With a movie supplier in tow, Delaquil quickly cleared the other hurdles such as finding the right projector and purchasing a PA for sound. He kicked off the first weekend last June and realized he was on to something good. "Reception was great," he says of that first weekend. "People came up to me that first night saying things like, 'Thank you so much for doing this ... this is so great in Boise.'" Dominic filled up the first season with a mix of old classics and newer stuff. When the season came to a close he started working on 2005. "Every day last winter someone would come in asking about the movies and when we were going to start showing them again," says DeLaquil.

For the 2005 movie calendar, DeLaquil canvassed customers and friends asking what they would want to see. A wet spring and early summer was a bit of a deterrent, but once the nights got warmer, Dominic's patio began filling up. His biggest hits this year have been Raiders of the Lost Ark and Casablanca (I can't believe it wasn't Tommy Boy). He has also thrown in the occasional curve-ball, most notably a showing of Dark Side of the Rainbow, that urban legend combination of Wizard of Oz and Pink Floyd's Dark Side of the Moon. I bet food sales were pretty good that night.

Delaquil has also started incorporating the community into his vision. On September 8 and 9, in collaboration with the Idaho Commission of the Arts, Satchels will show the documentary Why the Cowboy Sings, made by the founder of Elko's Western Folklife Center, Hal Cannon. Cannon, a legend in cowboy poetry circles, will be on hand to give an introduction to the movie. On September 27 and October 1, Satchels and the Log Cabin Literary Center present the movie Devil in a Blue Dress; this showing will dovetail with the talk that Walter Mosely (author of Devil in Blue Dress) is giving at the Egyptian Theatre on September 27.
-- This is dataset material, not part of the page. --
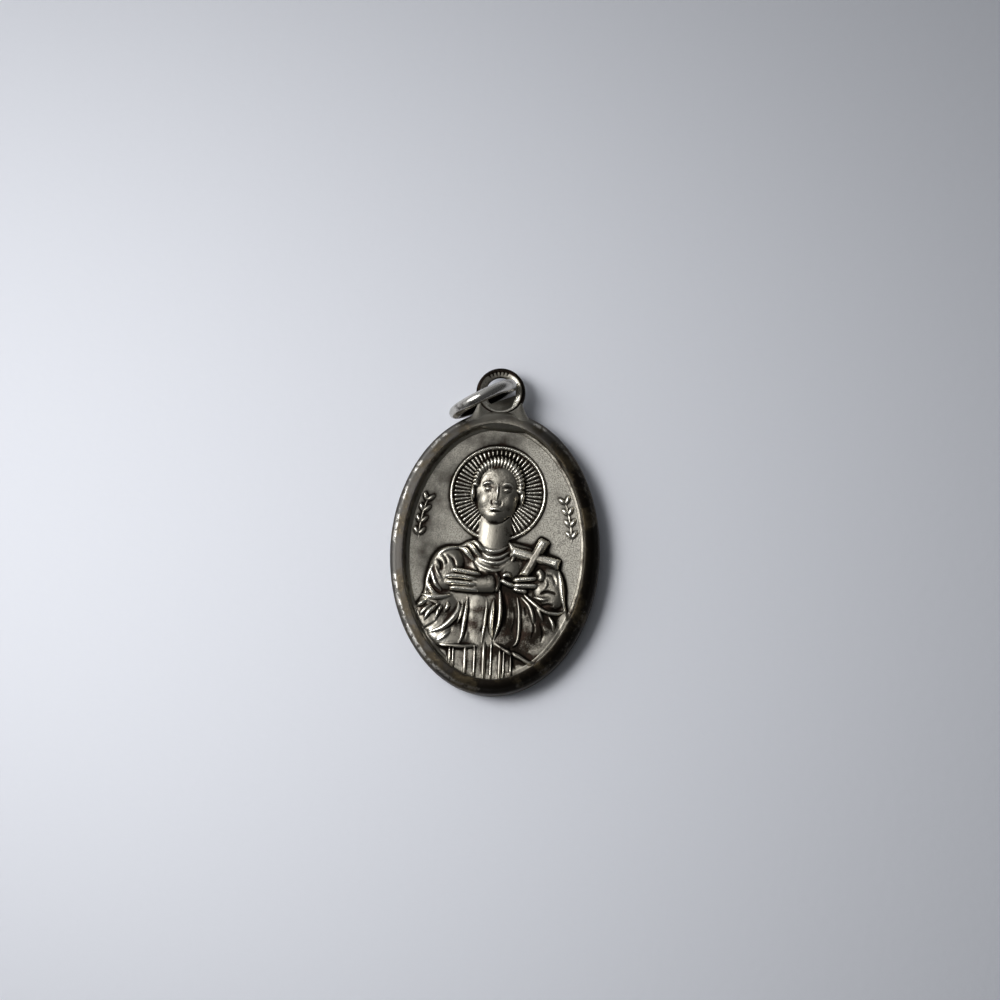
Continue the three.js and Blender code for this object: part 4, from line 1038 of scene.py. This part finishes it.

Delaquil has other plans for community building projects. "I want to start doing a locals film festival at Satchels. There are so many local filmmakers in the area ... I am always open to showing something if it is made by someone from the area," says DeLaquil.

Satchel's official movie season will end the last weekend in October with a showing of the ultra-scary The Shining. In the meantime, there are plenty of great movies to be seen in the coming months: The Godfather on September 17 and Goonies on September 30. When the official season ends, Delaquil still plans on keeping moving images on his patio walls. He has purchased heaters to keep patrons warm and plans on showing football, the World Series and the Winter Olympics. Around Christmas, he also plans on showing some Christmas-themed movies such as Christmas Story.

I may never watch a movie indoors again.